On Israel's dispute with Palestine, Oren declared that his country was correct to unilaterally draw borders because Palestine was not yet ready to sign onto a "two-state solution." What I found more interesting was his account of what the unilaterally drawn border must achieve to be effective. In his view, Israel must be able to tell the Europeans, you may not like this, but it isn't worth imposing sanctions. Israel must be able to tell its own citizens, these are lines that we can send our kids out to defend. And the borders should, in his view, be disliked by Palestinians. "I think we have to draw a line that the Palestinians don't like. Because we want to leave the door open to a two-state solution. It may take a generation." Put another way, he believes Israel must build in concessions it can make during future negotiations, and (implicitly) that there is a tension between the fairness of present arrangements and game theory that maximizes the chance of long-term fairness. Logic of that sort could lend itself to rationalizing unfair arrangements.

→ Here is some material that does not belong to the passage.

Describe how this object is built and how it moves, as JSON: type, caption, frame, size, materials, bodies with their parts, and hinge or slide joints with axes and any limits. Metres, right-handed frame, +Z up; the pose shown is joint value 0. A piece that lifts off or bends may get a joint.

With respect to the U.S., Oren argued that just as America is indispensable to Israel, insofar as we act as its "diplomatic shield" and military protector, so too is Israel indispensable to the United States, because they're our only real ally in the region, with a bigger military than the French and British combined.  Unfortunately, he illustrated his point with a trite example: that only in Israel can an American president give a speech as the audience cheers and waves American flags. So what? Many people believe Israel's hard power in the region is essential for America. I'd like to hear the frank reasoning for that controversial position. An audience for friendly speeches is not essential. What is the U.S. getting that is essential?

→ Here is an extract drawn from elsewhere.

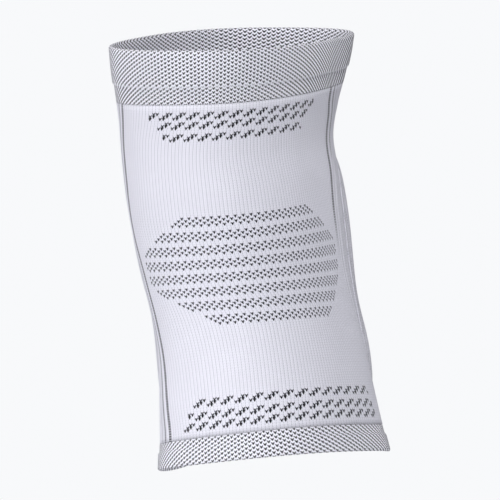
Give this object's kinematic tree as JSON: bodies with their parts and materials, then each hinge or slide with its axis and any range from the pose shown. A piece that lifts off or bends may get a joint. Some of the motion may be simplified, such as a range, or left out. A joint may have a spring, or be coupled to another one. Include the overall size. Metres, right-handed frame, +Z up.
{
  "type": "knitted knee sleeve with foam knee pad",
  "caption": "Knitted compression sleeve for the knee with doubled cuffs, knitted side ribs and a foam pad in a pocket over the kneecap.",
  "frame": {"origin": "middle of the knee joint, inside the sleeve, at the joint line", "axes": "+Z up the leg to the thigh, +Y out of the kneecap through the pad, -Y out of the hollow of the knee, +X to the side"},
  "size_m": [0.1524, 0.1765, 0.2658],
  "materials": {
    "white_knit": "ribbed nylon and elastane knit, matte, cool white with charcoal jacquard stitches",
    "birdseye_knit": "doubled bird's-eye jacquard knit, matte, charcoal stitches on cool white",
    "pad_foam": "closed-cell foam, matte, off-white"
  },
  "bodies": {
    "root": {"sleeve_tube": "white_knit", "thigh_cuff": "birdseye_knit", "calf_cuff": "birdseye_knit", "foam_pad": "pad_foam", "pad_pocket": "white_knit"}
  },
  "joints": []
}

Finally, Oren made the provocative claim that the U.S. is even now engaged in military action in Iraq, and that America ought to be fighting there even though we're unlikely to change the facts on the ground! "America's not going to impact the outcome," he said. "But the fact that America is involved sends a message to people in China and Russia that America is not withdrawing from the world." He regards sending that signal as important to long-term U.S. interests. I've long taken the less counterintuitive position: that countries shouldn't put the lives of their soldiers in mortal danger, spend billions, and kill people in a foreign land for purposes of signaling, especially when they know going in that fighting won't help.